Retype everything from the line that contains "Recreate this object" down to the line that contains "on the table.", inclusive, without altering or adding anything.

CAD and scene scripts:
⁂
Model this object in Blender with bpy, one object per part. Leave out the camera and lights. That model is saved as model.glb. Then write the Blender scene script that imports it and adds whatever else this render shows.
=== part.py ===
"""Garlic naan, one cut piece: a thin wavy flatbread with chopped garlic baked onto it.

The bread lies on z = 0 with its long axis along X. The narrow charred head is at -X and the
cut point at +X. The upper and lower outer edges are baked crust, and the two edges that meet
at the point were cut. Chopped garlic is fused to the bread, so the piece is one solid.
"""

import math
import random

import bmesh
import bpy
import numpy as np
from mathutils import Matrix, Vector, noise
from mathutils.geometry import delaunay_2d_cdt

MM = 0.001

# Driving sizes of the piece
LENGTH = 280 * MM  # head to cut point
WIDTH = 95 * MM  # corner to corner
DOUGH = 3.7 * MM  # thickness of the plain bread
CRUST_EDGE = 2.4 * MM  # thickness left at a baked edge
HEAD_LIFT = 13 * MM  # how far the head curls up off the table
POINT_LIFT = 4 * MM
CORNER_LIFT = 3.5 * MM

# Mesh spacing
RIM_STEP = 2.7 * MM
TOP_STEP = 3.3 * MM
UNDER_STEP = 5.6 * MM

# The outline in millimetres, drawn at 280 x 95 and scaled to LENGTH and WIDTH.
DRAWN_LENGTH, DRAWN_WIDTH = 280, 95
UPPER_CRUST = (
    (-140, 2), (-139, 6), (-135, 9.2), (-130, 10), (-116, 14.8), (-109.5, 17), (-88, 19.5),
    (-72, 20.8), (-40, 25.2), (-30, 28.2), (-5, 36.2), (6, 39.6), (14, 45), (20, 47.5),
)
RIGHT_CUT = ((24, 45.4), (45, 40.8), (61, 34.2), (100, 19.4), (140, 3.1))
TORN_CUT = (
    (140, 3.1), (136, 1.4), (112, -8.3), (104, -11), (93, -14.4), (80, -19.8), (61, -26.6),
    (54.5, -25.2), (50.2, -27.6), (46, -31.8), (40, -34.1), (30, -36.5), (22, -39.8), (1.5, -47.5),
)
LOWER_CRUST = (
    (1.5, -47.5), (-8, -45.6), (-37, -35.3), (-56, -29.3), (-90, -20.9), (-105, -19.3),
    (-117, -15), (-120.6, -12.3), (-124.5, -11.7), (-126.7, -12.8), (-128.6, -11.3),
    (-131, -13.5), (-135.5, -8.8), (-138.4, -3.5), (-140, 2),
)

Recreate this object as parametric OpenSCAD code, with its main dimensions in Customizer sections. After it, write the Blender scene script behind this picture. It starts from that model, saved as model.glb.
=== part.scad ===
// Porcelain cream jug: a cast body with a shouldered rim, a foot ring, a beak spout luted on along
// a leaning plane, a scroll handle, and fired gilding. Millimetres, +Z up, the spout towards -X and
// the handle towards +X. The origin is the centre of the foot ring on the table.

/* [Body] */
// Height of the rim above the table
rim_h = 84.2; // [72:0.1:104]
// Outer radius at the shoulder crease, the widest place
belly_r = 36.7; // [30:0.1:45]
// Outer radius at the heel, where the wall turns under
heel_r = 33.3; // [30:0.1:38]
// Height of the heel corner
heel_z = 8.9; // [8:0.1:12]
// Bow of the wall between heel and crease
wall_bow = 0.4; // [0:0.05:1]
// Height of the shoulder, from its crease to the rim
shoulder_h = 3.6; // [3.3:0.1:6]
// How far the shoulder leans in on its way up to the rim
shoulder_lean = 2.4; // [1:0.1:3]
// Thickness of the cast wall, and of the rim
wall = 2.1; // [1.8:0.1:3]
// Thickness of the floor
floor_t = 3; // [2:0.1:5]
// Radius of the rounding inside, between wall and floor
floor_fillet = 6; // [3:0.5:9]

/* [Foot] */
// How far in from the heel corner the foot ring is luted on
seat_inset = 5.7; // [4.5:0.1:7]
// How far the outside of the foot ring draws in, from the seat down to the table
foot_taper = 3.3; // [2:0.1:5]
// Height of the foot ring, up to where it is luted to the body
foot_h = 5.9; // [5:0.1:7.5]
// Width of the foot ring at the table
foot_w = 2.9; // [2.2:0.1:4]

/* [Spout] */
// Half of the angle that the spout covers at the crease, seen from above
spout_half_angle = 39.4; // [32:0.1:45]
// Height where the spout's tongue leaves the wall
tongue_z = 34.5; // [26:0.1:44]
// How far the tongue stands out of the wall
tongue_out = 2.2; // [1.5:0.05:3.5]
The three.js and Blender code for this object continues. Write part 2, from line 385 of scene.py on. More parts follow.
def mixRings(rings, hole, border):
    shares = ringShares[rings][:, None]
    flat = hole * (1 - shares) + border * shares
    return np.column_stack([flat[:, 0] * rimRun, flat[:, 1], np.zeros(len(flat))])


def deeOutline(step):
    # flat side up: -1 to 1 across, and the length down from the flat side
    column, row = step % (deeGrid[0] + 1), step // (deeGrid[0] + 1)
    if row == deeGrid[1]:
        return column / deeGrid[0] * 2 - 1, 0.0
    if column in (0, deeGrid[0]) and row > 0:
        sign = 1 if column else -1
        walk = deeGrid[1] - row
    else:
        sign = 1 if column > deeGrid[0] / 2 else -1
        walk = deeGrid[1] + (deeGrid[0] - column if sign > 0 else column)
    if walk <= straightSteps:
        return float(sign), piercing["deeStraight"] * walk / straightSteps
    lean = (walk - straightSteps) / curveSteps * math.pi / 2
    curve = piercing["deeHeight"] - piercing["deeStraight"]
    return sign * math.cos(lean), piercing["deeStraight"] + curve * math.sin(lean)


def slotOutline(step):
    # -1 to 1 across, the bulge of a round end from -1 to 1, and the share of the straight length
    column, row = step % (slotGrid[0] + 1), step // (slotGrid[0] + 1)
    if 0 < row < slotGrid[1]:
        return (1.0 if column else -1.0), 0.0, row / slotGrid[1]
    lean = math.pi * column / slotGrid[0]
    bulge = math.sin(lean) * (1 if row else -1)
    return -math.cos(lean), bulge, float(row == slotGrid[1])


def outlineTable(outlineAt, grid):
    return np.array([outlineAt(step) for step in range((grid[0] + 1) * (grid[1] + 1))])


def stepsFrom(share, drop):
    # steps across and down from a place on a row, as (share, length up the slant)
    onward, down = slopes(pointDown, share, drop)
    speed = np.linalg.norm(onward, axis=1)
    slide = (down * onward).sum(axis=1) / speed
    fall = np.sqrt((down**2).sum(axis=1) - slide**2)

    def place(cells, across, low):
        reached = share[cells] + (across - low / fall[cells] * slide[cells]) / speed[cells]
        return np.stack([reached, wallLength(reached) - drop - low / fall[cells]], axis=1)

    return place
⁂
EXERCISE ANSWER:
Recreate this object as parametric OpenSCAD code, with its main dimensions in Customizer sections. After it, write the Blender scene script behind this picture. It starts from that model, saved as model.glb.
=== part.scad ===
// Porcelain cream jug: a cast body with a shouldered rim, a foot ring, a beak spout luted on along
// a leaning plane, a scroll handle, and fired gilding. Millimetres, +Z up, the spout towards -X and
// the handle towards +X. The origin is the centre of the foot ring on the table.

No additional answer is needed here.